Even if you've never considered your company to be a family business, that question could be one of the most important you'll ever have to answer

Chances are, when you started your business you never envisioned yourself uttering to your children that classic family-patriarch line: "And someday, all this will be yours." You were too busy bootstrapping your new venture, sizing up the competition, and pursuing market share to think about what might happen to your company 10 or 20 years down the road. Heck, you probably still are. Well, wake up. If the current economic and demographic trends continue, there's a good chance that the hottest family businesses of the next century will look an awful lot like yours -- growth companies that didn't start out thinking of themselves as family businesses. In fact, nearly half of last year's Inc. 500 chief executives counted family members among their employees. What's going on here?

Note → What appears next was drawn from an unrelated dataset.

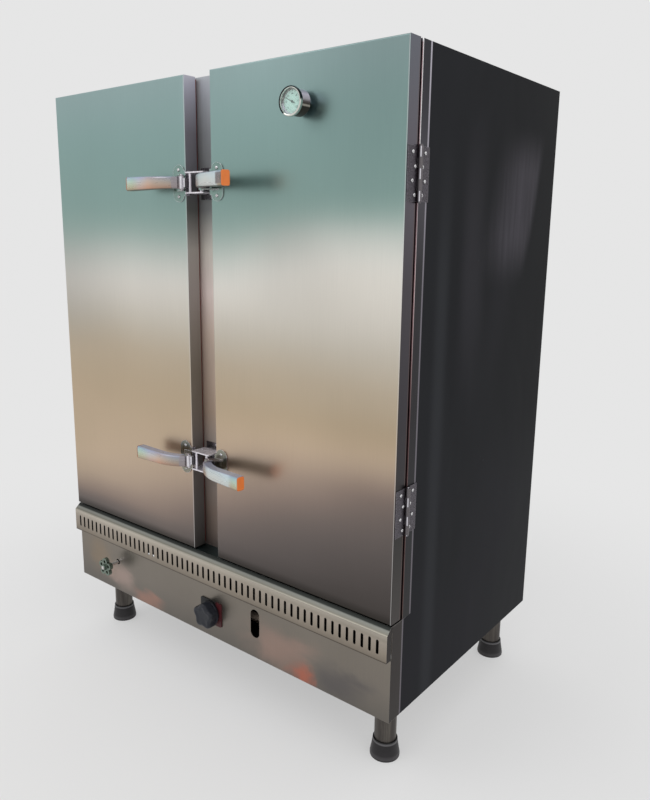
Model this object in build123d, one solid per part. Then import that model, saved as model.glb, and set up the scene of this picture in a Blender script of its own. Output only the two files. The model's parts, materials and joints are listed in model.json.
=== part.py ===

Cynics will point out that whenever times are tough, relatives seem to come out of the woodwork sniffing for jobs. True enough. For better or worse, family businesses have always served as safety nets. But what has changed in the past five years is that the family business has emerged as the career path of first choice for a growing number of young people. According to Nancy Upton, director of the Institute for Family Business at Baylor University, in Waco, Tex., there are now more than 50 family-business centers affiliated with university business schools. Nearly two-thirds of the centers offer courses in family business to students. (The rest are membership organizations that run workshops and seminars for local family businesses.) The courses, which cover such topics as understanding family dynamics, team building within the family, and succession planning, are largely a response to demand from business-school students who are prospective family-business successors -- the kinds of kids who, 10 years ago, might have balked at the idea of going to work for their parents. "What I see is students looking at their parents' company as a viable career opportunity," Upton says.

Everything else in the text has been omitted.